Mainline airlines still dominate the market
Despite the rise of new entrants, traditional airline groups remain the dominant players in Latin America’s aviation market. Mainline carriers account for 63% of total regional capacity, representing 32.4 million seats in April 2026, and recorded 1.1% growth compared with April 2025.
At the top of the industry remains LATAM Airlines Group, which continues to lead the regional market with 8.5 million seats this month. The group increased its capacity by 3.8% year-on-year, adding more than 312,000 seats.
Other major network carriers remain central to the competitive landscape, including Avianca, Aeromexico and Azul Brazilian Airlines. Together with LATAM, these airlines continue to anchor the region’s main hub networks and international connectivity.
Low-cost carriers gain momentum across the region
While legacy airlines maintain the largest share of the market, some of the fastest growth rates are coming from low-cost and hybrid carriers.
Low-cost airlines account for 18.9 million seats across the region, highlighting their growing influence in Latin America’s aviation landscape. Among the region’s airlines, several of the strongest capacity increases this month come from carriers operating under lower-cost models.
JetSMART recorded the fastest growth in the region, expanding capacity by 17.8% year-on-year, adding roughly 244,600 seats. Meanwhile, Copa Airlines increased capacity by 15.6%, reinforcing the role of its Panama City hub as one of the region’s key connection points.

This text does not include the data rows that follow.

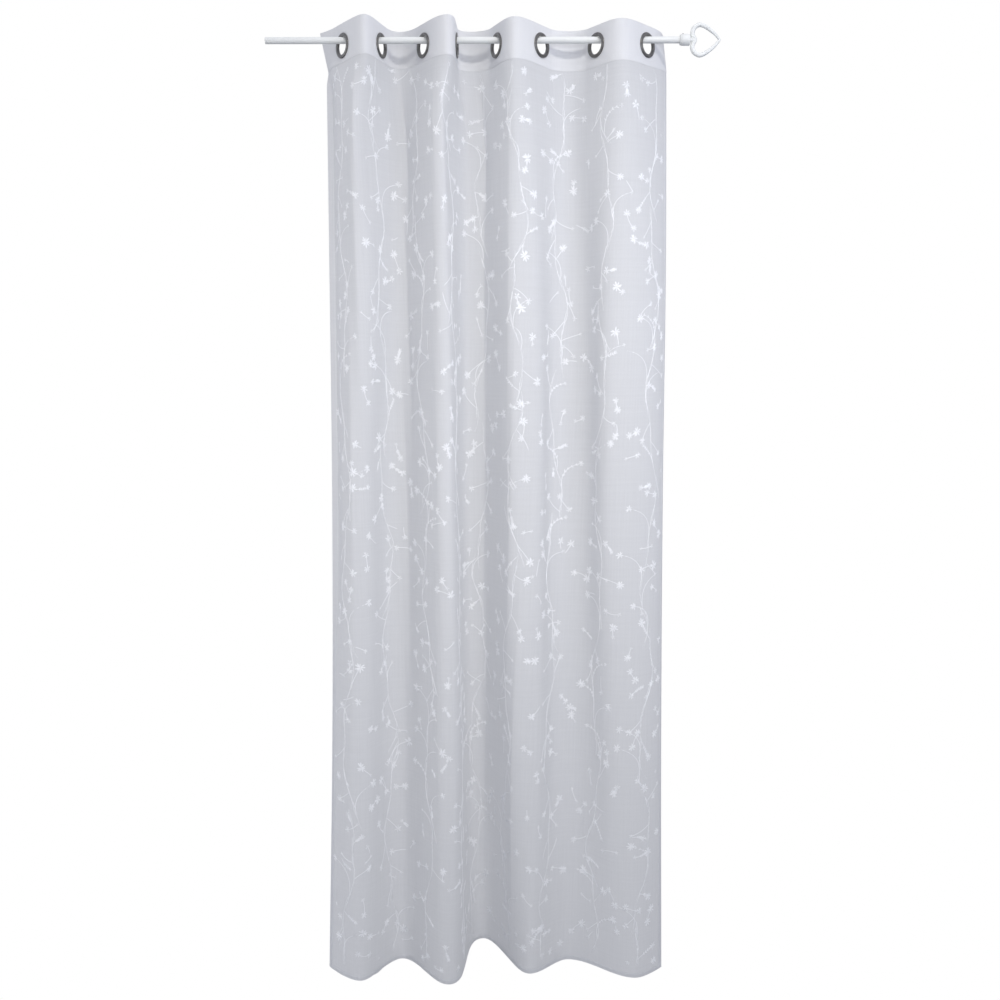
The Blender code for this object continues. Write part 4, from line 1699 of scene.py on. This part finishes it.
@dataclass
class Studio:
    """A pale floor, an even white surround, soft lamps and the camera."""

    floor_gap: float = 0.045
    floor_reach: float = 14.0
    floor_lines: int = 9
    floor_colour: Colour = (0.30, 0.31, 0.33)
    fill: Colour = (0.700, 0.720, 0.800)
    camera_place: Place = (0.0143, -2.8022, -0.8737)
    camera_tilt: float = 5.526
    camera_roll: float = 0.1
    lens: float = 39.29
    sensor: float = 36.0
    lamps: tuple[Lamp, ...] = (
        Lamp("key", (0.75, -2.60, 1.35), (0.0, 0.0, -1.45), (0.14, 0.14), 6.9, (1.0, 0.98, 0.93), 60.0),
        Lamp("front", (0.20, -2.30, -0.45), (0.0, 0.0, -0.55), (1.30, 0.80), 1.7, (1.0, 0.96, 0.88), 80.0),
        Lamp("right", (1.75, -1.85, -0.45), (0.0, 0.0, -0.45), (1.00, 0.80), 3.3, (0.78, 0.83, 1.0), 80.0),
        Lamp("left", (-2.40, -0.60, -0.85), (0.0, 0.0, -0.75), (1.40, 2.00), 11.3, (1.0, 0.99, 0.97)),
    )

    def surround(self) -> None:
        """White behind everything that is looked at, and an even grey fill as light."""
        world = bpy.data.worlds.new("surround")
        bpy.context.scene.world = world
        world.use_nodes = True
        graph = Graph(world.node_tree)
        seen = graph.node("ShaderNodeLightPath")
        fill = graph.node("ShaderNodeBackground", None, {"Color": (*self.fill, 1.0), "Strength": 1.0})
        white = graph.node("ShaderNodeBackground", None, {"Color": WHITE, "Strength": 1.0})
        mixed = graph.node("ShaderNodeMixShader", None, [seen, fill, white])
        graph.output(mixed, "ShaderNodeOutputWorld")

    def floor(self, hem: float) -> bpy.types.Object:
        """A pale floor a little under the hem."""
        material, graph = new_material("pale_floor")
        seen = graph.node("ShaderNodeLightPath")
        matt = graph.node("ShaderNodeBsdfDiffuse", None, {"Color": (*self.floor_colour, 1.0)})
        white = graph.node("ShaderNodeEmission", None, {"Color": WHITE, "Strength": 1.0})
        graph.output(graph.node("ShaderNodeMixShader", None, [seen, matt, white]))
        reach = np.linspace(-self.floor_reach, self.floor_reach, self.floor_lines)
        x, y = np.meshgrid(reach, reach)
        points = np.stack([x, y, np.full_like(x, hem - self.floor_gap)], axis=-1)
        shape = Shape(points.reshape(-1, 3), grid_quads(self.floor_lines, self.floor_lines)[:, ::-1])
        item = shape.made("studio_floor", material, smooth=False)
        item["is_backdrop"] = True
        return item

    def camera(self) -> bpy.types.Object:
        """The camera, level with the upper half of the curtain and tilted a little down."""
        data = bpy.data.cameras.new("camera")
        data.lens = self.lens
        data.sensor_width = self.sensor
        item = bpy.data.objects.new("camera", data)
        item.location = self.camera_place
        tilt = math.radians(90.0 - self.camera_tilt)
        item.rotation_euler = (tilt, math.radians(self.camera_roll), 0.0)
        bpy.context.scene.collection.objects.link(item)
        bpy.context.scene.camera = item
        return item

    def build(self, hem: float) -> None:
        """Sets up the whole studio."""
        self.surround()
        self.floor(hem)
        self.camera()
        for lamp in self.lamps:
            lamp.make()
        view = bpy.context.scene.view_settings
        view.view_transform = "Standard"
        view.look = "None"


# ---------------------------------------------------------------- assembly
def report(pieces: Sequence[bpy.types.Object]) -> None:
    """Logs each piece with its face count."""
    for piece in pieces:
        LOG.info("%s: %d faces", piece.name, len(piece.data.polygons))


def main() -> None:
    """Builds the pieces in order, dresses them and sets up the studio."""
    logging.basicConfig(level=logging.INFO, format="%(name)s %(message)s")
    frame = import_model()
    cad_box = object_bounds()
    hang = Hang()
    panel = Panel(hang)
    heading = Heading(hang)
    sheet = panel.build(VoileFinish())
    strip_nodes = sorted(name for name in frame["nodes"] if name.startswith("heading"))
    strip = heading.build(HeadingFinish(), strip_nodes)
    sewing = ThreadFinish("sewing_thread", (0.80, 0.805, 0.815), (0.86, 0.865, 0.875), 0.5, 0.4)
    work = Embroidery(panel).build(ThreadFinish())
    stitches = Stitching(panel, heading).build(sewing)
    pewter = MetalFinish("pewter", (0.13, 0.125, 0.12), (0.25, 0.245, 0.235), 0.22, 0.36)
    steel = MetalFinish("screw_steel_worn", (0.30, 0.30, 0.29), (0.42, 0.42, 0.41), 0.3, 0.45)
    rings = Eyelets(hang).build(pewter)
    bar = RodAndFinial()
    metal = [
        bar.rod(PaintFinish("rod_paint")),
        bar.collar(PaintFinish("collar_paint", lumps=0.15)),
        bar.screw(steel),
        bar.heart(PaintFinish("cast_paint", lumps=0.30)),
    ]
    report([sheet, strip, *work, *stitches, *rings, *metal])
    Studio().build(cad_box[0].z)


if __name__ == "__main__":
    main()
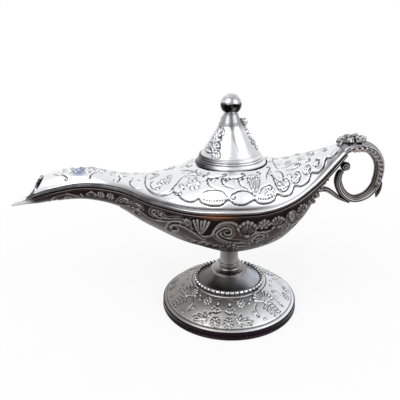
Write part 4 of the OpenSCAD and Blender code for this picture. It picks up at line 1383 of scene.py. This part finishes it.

Brazil’s GOL Linhas Aéreas also expanded capacity by 7.4%, further illustrating the continued importance of the low-cost model across major domestic markets.
Beyond raw growth figures, the expansion of low-cost airlines is reshaping travel demand patterns across Latin America. By introducing lower fares and simplified service models, carriers such as JetSMART and GOL have been able to stimulate new passenger segments, particularly in price-sensitive domestic markets.
This dynamic has contributed to the development of new point-to-point routes and increased connectivity between secondary cities, gradually transforming the structure of airline networks across the region.
Brazil remains the region’s largest aviation market
Among individual national markets, Brazil continues to dominate Latin America’s aviation sector. The country recorded 11.7 million seats in April 2026, maintaining its position as the region’s largest airline market and growing 2.1% year-on-year.
Brazil also remains the region’s largest domestic aviation market, with 10.3 million domestic seats, an increase of 1.8% compared with last year, representing 178,000 additional seats.
Elsewhere in the region, Panama recorded the fastest overall capacity growth, expanding by 11.4%, while the Dominican Republic saw capacity increase by 6.3%. In contrast, Mexico experienced a modest decline in scheduled capacity this month, with airlines operating 12,100 fewer seats than in April 2025.
Bogota remains Latin America’s busiest aviation hub
On the infrastructure side, El Dorado International Airport continues to lead the region as the busiest airport in Latin America, with 2.38 million departing seats in April 2026.
The next largest hubs include:
- Mexico City International Airport with 2.24 million seats
- São Paulo–Guarulhos International Airport with 2.14 million seats
Among the top ten airports, the strongest growth was recorded at Tocumen International Airport, where capacity increased by 13%, highlighting the growing strategic role of Panama as a regional hub. Meanwhile, Rio de Janeiro–Galeão International Airport posted strong growth of 12.7%, reflecting a gradual recovery in traffic levels.
Regional capacity trends highlight emerging markets
Looking at the regional distribution of airline capacity, Lower South America remains the largest aviation sub-region, with 16.6 million seats in April 2026, an increase of 403,200 seats compared with April 2025.
Central America ranks second with 12.6 million seats, after adding 122,300 seats over the past year. These figures illustrate the growing role of Central American hubs in connecting traffic flows between North and South America.
In contrast, capacity to the Caribbean declined by 4.4% year-on-year, representing 203,000 fewer seats. According to OAG, this reduction likely reflects seasonal scheduling adjustments linked to the timing of Easter this year.
A market entering a new competitive phase
Overall, Latin America ’s aviation market continues to expand, albeit at a measured pace. Capacity growth remains steady, but the industry’s competitive balance is gradually shifting.
While legacy airline groups continue to dominate the region’s networks and hub structures, the rapid expansion of low-cost operators suggests that the competitive landscape will become increasingly dynamic. The growth of low-cost fleets, combined with strong demand across large domestic markets such as Brazil and Mexico, is expected to accelerate the transformation of airline business models in the region.
At the same time, the strengthening of major regional hubs—including Bogotá and Panama City—will remain essential for supporting connectivity across Latin America and linking the region more efficiently with global aviation networks.